Again and again, in Hinduism, we find the theme of a life force continuously regenerating the universe in a dance of cosmic-scale creation. Heinrich Zimmer, the respected scholar of Indian art and civilization, summarizes Hindu cosmology by saying: “There is nothing static, nothing abiding, but only the flow of a relentless process, with everything originating, growing, decaying, vanishing.”
21

Buddhist Views

Buddhism is a family of wisdom traditions and its followers comprise about 6 percent of the world's population. These traditions have their origins in the historical person of Siddhartha Gautama, who was born in the foothills of the Himalayas in India in the sixth century
B.C.E.
Siddhartha was an Indian prince who eventually renounced his power and wealth to meditate on the nature of reality.
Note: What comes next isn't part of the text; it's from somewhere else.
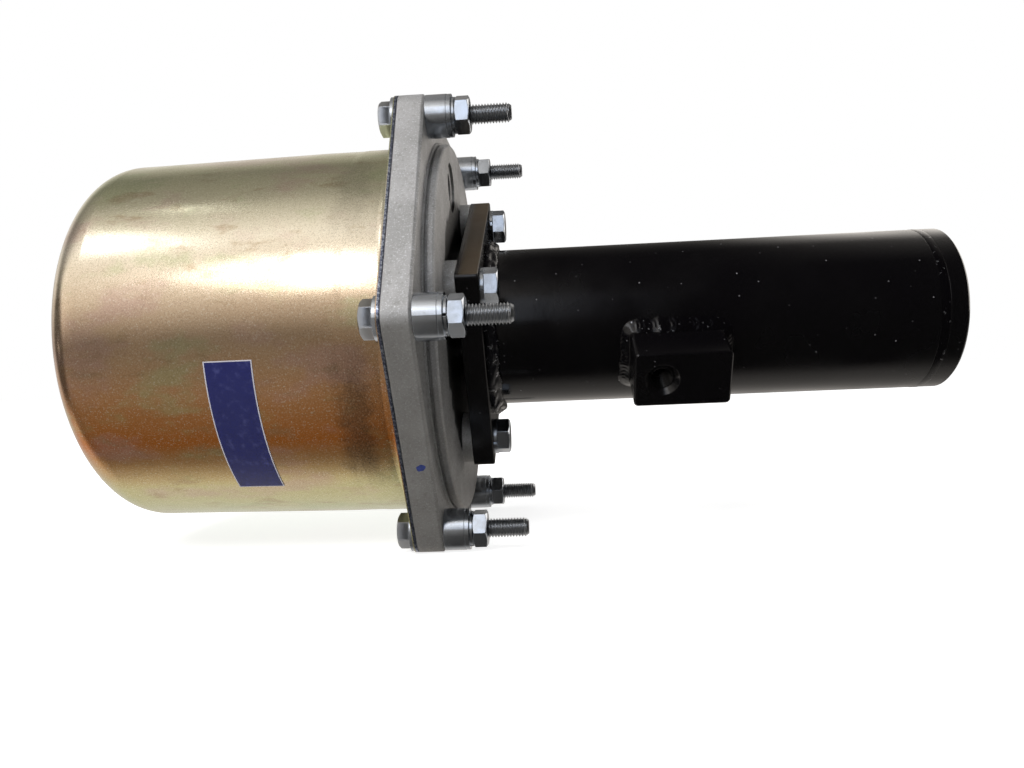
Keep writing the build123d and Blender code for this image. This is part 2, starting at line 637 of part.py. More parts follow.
weld_rise = 3.0
with BuildPart() as bracket_weld:
    with BuildSketch(bracket_plane(bracket_foot_distance - 4)):
        RectangleRounded(bracket_length + 2 * BRACKET_WELD_LEG, BRACKET_HEIGHT + 2 * BRACKET_WELD_LEG, 5)
    with BuildSketch(bracket_plane(bracket_foot_distance + weld_rise)):
        RectangleRounded(bracket_length + 1.0, BRACKET_HEIGHT + 1.0, 2.5)
    loft()
    revolve(ring(BRACKET_START_X - 9, BRACKET_END_X + 9, 0, TUBE_RADIUS), axis=Axis.X, mode=Mode.SUBTRACT)
    with BuildSketch(bracket_plane(BRACKET_FACE_DISTANCE)) as block_print:
        Rectangle(bracket_length, BRACKET_HEIGHT)
        fillet(block_print.vertices(), 2.0)
    extrude(amount=-BRACKET_FACE_DISTANCE, mode=Mode.SUBTRACT)
bracket_weld.part.label = "bracket_weld"
export_step(bracket_weld.part, "parts/bracket_weld.step")

# ---- piston and push rod ------------------------------------------------------------------------

piston_front_x = PISTON_BACK_X + PISTON_LENGTH
SEAL_GROOVE = (PISTON_BACK_X + 12.0, PISTON_BACK_X + 20.0)
GUIDE_GROOVE = (PISTON_BACK_X + 22.0, PISTON_BACK_X + 29.0)
PISTON_HUB_RADIUS = 24.0
with BuildPart() as piston:
    revolve(
        half_section(
            (PISTON_WEB_BACK_X, ROD_STUB_RADIUS),
            (PISTON_WEB_BACK_X, PISTON_RIM_RADIUS),
            (PISTON_BACK_X, PISTON_RIM_RADIUS + 2),
            (PISTON_BACK_X, PISTON_RADIUS),
            (piston_front_x, PISTON_RADIUS),
            (piston_front_x, PISTON_RIM_RADIUS + 2),
            (PISTON_WEB_FRONT_X, PISTON_RIM_RADIUS),
            (PISTON_WEB_FRONT_X, ROD_STUB_RADIUS),
        ),
        axis=Axis.X,
    )
    chamfer(round_edges(piston, PISTON_RADIUS).sort_by(Axis.X)[0], PISTON_EDGE_BEVEL)
    # stiffening ribs on the vented side, between the hub's land and the rim
    with BuildSketch(Plane.YZ.offset(PISTON_WEB_FRONT_X)):
        with PolarLocations((PISTON_HUB_RADIUS + PISTON_RIM_RADIUS) / 2, 8):
            Rectangle(PISTON_RIM_RADIUS - PISTON_HUB_RADIUS + 2, 4)
    extrude(amount=4)
    for groove_start, groove_end in (SEAL_GROOVE, GUIDE_GROOVE):
        groove = ring(groove_start, groove_end, PISTON_GROOVE_RADIUS, BORE_RADIUS)
        revolve(groove, axis=Axis.X, mode=Mode.SUBTRACT)
piston.part.label = "piston"
export_step(piston.part, "parts/piston.step")

with BuildPart() as piston_seal:
    seal_start, seal_end = SEAL_GROOVE
    revolve(
        half_section(
            (seal_end - 0.5, PISTON_GROOVE_RADIUS),
            (seal_end - 0.5, PISTON_SEAL_RADIUS - 0.8),
            (seal_start + 0.5, PISTON_SEAL_RADIUS),
            (seal_start + 0.5, PISTON_SEAL_RADIUS - 1.6),
            (seal_end - 4, (PISTON_GROOVE_RADIUS + PISTON_SEAL_RADIUS) / 2),
            (seal_start + 0.5, PISTON_GROOVE_RADIUS + 1.6),
            (seal_start + 0.5, PISTON_GROOVE_RADIUS),
        ),
        axis=Axis.X,
    )
piston_seal.part.label = "piston_seal"
export_step(piston_seal.part, "parts/piston_seal.step")

with BuildPart() as guide_ring:
    revolve(ring(GUIDE_GROOVE[0], GUIDE_GROOVE[1], PISTON_GROOVE_RADIUS, PISTON_SEAL_RADIUS), axis=Axis.X)
guide_ring.part.label = "guide_ring"
export_step(guide_ring.part, "parts/guide_ring.step")

rod_end_x = TUBE_END_X - ROD_END_RECESS
stub_end_x = PISTON_WEB_BACK_X - ROD_WASHER_THICKNESS - ROD_NUT_HEIGHT - 1.0
ROD_SEAL_WIDTH = 3.0
with BuildPart() as push_rod:
    revolve(ring(PISTON_WEB_FRONT_X, rod_end_x, 0, ROD_RADIUS), axis=Axis.X)
    chamfer(push_rod.edges().group_by(Axis.X)[-1], 1.5)
    revolve(ring(stub_end_x, PISTON_WEB_FRONT_X, 0, ROD_STUB_RADIUS), axis=Axis.X)
    chamfer(push_rod.edges().group_by(Axis.X)[0], 1.5)
    revolve(
        ring(SEAT_START_X - SEAT_RING_THICKNESS, SEAT_START_X, SEAT_RING_GROOVE_RADIUS, ROD_RADIUS + 1),
        axis=Axis.X,
        mode=Mode.SUBTRACT,
    )
    revolve(
        ring(
            PISTON_WEB_FRONT_X - ROD_SEAL_WIDTH - 3,
            PISTON_WEB_FRONT_X - 3,
            ROD_STUB_RADIUS - 2,
            ROD_STUB_RADIUS + 1,
        ),
        axis=Axis.X,
        mode=Mode.SUBTRACT,
    )
    revolve(
        ring(rod_end_x - ROD_END_THREAD_DEPTH, rod_end_x, 0, ROD_END_THREAD_RADIUS),
        axis=Axis.X,
        mode=Mode.SUBTRACT,
    )
push_rod.part.label = "push_rod"
export_step(push_rod.part, "parts/push_rod.step")

with BuildPart() as rod_seal:
    revolve(
        ring(
            PISTON_WEB_FRONT_X - ROD_SEAL_WIDTH - 3,
            PISTON_WEB_FRONT_X - 3,
            ROD_STUB_RADIUS - 2,
            ROD_STUB_RADIUS,
        ),
        axis=Axis.X,
    )
rod_seal.part.label = "rod_seal"
export_step(rod_seal.part, "parts/rod_seal.step")

rod_washer_x = PISTON_WEB_BACK_X - ROD_WASHER_THICKNESS
with BuildPart() as rod_washer:
    revolve(ring(rod_washer_x, PISTON_WEB_BACK_X, ROD_STUB_RADIUS, ROD_WASHER_RADIUS), axis=Axis.X)
rod_washer.part.label = "rod_washer"
export_step(rod_washer.part, "parts/rod_washer.step")

with BuildPart() as rod_nut:
    with BuildSketch(Plane.YZ.offset(rod_washer_x - ROD_NUT_HEIGHT)):
        RegularPolygon(across_corners(ROD_NUT_ACROSS_FLATS), side_count=6)
        Circle(ROD_STUB_RADIUS, mode=Mode.SUBTRACT)
    extrude(amount=ROD_NUT_HEIGHT)
rod_nut.part.label = "rod_nut"
export_step(rod_nut.part, "parts/rod_nut.step")

with BuildPart() as seat_ring:
    revolve(
        ring(SEAT_START_X - SEAT_RING_THICKNESS, SEAT_START_X, SEAT_RING_GROOVE_RADIUS, SEAT_RING_RADIUS),
        axis=Axis.X,
    )
    with BuildSketch(Plane.YZ.offset(SEAT_START_X - SEAT_RING_THICKNESS)):
        with Locations((0, SEAT_RING_RADIUS)):
            Rectangle(8, SEAT_RING_RADIUS)
    extrude(amount=SEAT_RING_THICKNESS, mode=Mode.SUBTRACT)
seat_ring.part.label = "seat_ring"
export_step(seat_ring.part, "parts/seat_ring.step")

with BuildPart() as spring_seat:
    revolve(
        half_section(
            (SEAT_START_X, ROD_RADIUS),
            (SEAT_START_X, SEAT_RADIUS),
            (seat_end_x, SEAT_RADIUS),
            (seat_end_x, SEAT_HUB_RADIUS),
            (seat_end_x + SEAT_HUB_LENGTH, SEAT_HUB_RADIUS - 2),
            (seat_end_x + SEAT_HUB_LENGTH, ROD_RADIUS),
        ),
        axis=Axis.X,
    )
spring_seat.part.label = "spring_seat"
export_step(spring_seat.part, "parts/spring_seat.step")

# The helix starts half a wire outside each seat, and its ends are ground flat.
spring_length = plug_end_x - seat_end_x
with BuildPart() as return_spring:
    with BuildLine() as spring_path:
        Helix(
            pitch=spring_length / SPRING_TURNS,
            height=spring_length,
            radius=SPRING_MEAN_RADIUS,
            center=(seat_end_x, 0, 0),
            direction=(1, 0, 0),
        )
    with BuildSketch(Plane(origin=spring_path.line @ 0, z_dir=spring_path.line % 0)):
        RegularPolygon(SPRING_WIRE_RADIUS, side_count=SPRING_WIRE_SIDES)
    sweep(is_frenet=True)
    revolve(
        ring(seat_end_x, plug_end_x, SPRING_MEAN_RADIUS / 2, TUBE_RADIUS), axis=Axis.X, mode=Mode.INTERSECT
    )
return_spring.part.label = "return_spring"
export_step(return_spring.part, "parts/return_spring.step")
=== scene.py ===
"""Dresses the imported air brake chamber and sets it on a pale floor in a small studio.

The CAD frame gives every piece its place. This file gives each surface its finish and adds what is finer than
the solids: rolled threads, weld ripples, the round wire of the return spring and the marks of use.
Lengths are written in millimetres and turned to Blender's metres by MM.
"""

import logging
import math
from abc import ABC, abstractmethod
from dataclasses import dataclass
from enum import Enum
from functools import partial
from typing import Callable, Optional, Sequence, Union

import bmesh
import bpy
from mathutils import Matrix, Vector, noise


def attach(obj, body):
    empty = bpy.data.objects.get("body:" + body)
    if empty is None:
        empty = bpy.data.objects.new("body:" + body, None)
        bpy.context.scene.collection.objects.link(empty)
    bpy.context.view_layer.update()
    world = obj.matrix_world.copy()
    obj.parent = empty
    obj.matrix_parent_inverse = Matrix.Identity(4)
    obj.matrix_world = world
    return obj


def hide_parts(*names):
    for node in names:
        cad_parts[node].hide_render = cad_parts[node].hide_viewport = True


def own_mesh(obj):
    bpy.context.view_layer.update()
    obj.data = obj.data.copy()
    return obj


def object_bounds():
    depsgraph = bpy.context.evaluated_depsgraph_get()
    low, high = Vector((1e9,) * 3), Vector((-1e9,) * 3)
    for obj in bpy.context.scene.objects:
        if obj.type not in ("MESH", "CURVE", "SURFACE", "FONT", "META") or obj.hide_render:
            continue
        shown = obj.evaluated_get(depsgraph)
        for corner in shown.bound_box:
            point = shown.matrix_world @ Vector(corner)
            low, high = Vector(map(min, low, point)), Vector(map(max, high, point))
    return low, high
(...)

After his “enlightening experience” other monks saw his newly discovered radiance and knowing, and asked him, “Are you a God?” He replied no. They then asked if he were an angel? Again he answered no. “Then what are you?” they asked. He replied simply: “I am awake.”
22
He became known as the Buddha, which means “the one who is awake.” After his awakening, he taught for the remaining forty-five years of his life, traveling through northeastern India, teaching and mentoring a diverse community of people. Primarily, he taught that, through meditation and spiritual inquiry, anyone could awaken from the sleep of ignorance and directly realize the nature of the universe and their own nature.